Having decided to focus on pollution in this issue of The Environment, the CIWEM team worried. Sewage spills, road run-off, chemical pollutants, microplastics, fly tipping, particulates in the air we breathe – it adds up to one long, grimy list.
Would a magazine dedicated to pollution be too depressing, we wondered.
In fact, this has been an inspiring magazine to put together. The science is becoming clearer. Campaigners against pollution are more focused and better organised.
Take Hugo Tagholm, this month’s cover star. Tagholm founded Surfers Against Sewage in the Nineties, to clean up our beaches and coasts. UK beaches are much cleaner today – a credit to SAS raising awareness, leaning on politicians and businesses and sending out armies of volunteers to clean up our coasts.
Now, SAS is heading upstream. It plans to help friends of rivers across the country to secure bathing-water status. It will deploy hordes of citizen scientists to monitor river-water quality, report pollution and press the powers-that-be to change.
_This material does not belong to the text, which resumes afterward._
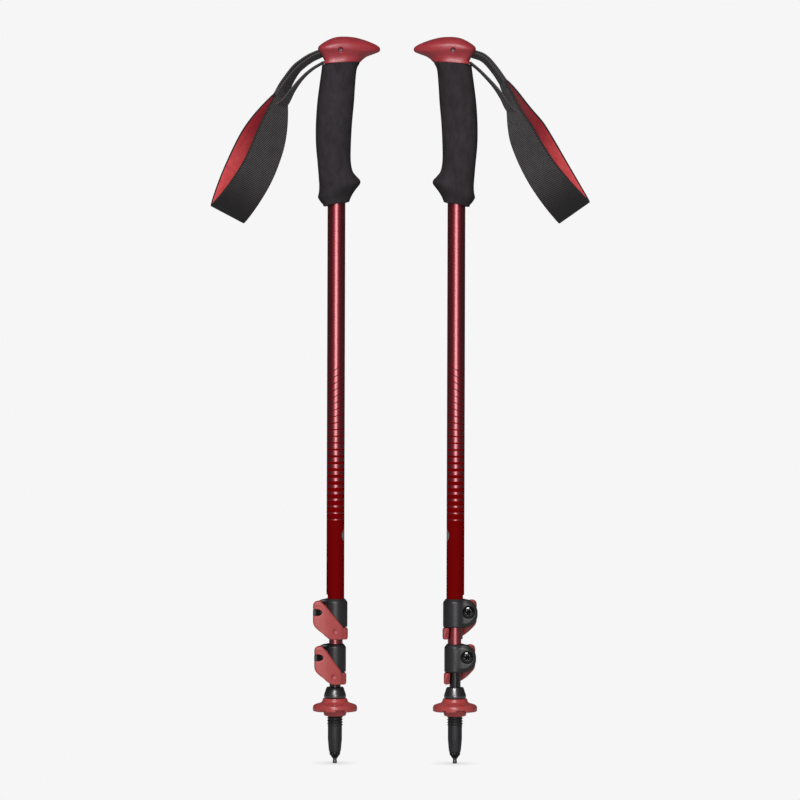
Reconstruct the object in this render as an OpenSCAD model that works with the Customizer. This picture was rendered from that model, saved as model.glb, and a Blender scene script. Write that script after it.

Or take Asad Rehman, this month’s second interview. To lead a charity that focuses on hunger and inequality is to daily scour the darkest corners of our socio-economic system. But the War on Want director does not lose sight of what must change – or of what is possible – if only we act now.
And change is coming. In March, the United Nations’ Environment Assembly agreed to work towards a global, legally binding deal to halt plastic pollution.
Yes, our coral reefs are under threat. Yes, as this year’s two IPCC reports spell out, we stand at a crossroads and need to cut our emissions faster, using more renewables and fewer fossil fuels, moving faster to scale up technology and manage our seas and soils in ways that favour nature.
“It’s now or never, if we want to limit global warming to +1.5˚C,” IPCC working group co-chair James Skea warned, as he unveiled last month’s climate-mitigation report. “Without immediate and deep emissions reductions, across all sectors, it will be impossible.”
A vision of a cleaner, greener, more equal world is now in focus. And we still have the time and the know-how to deliver it. But only just.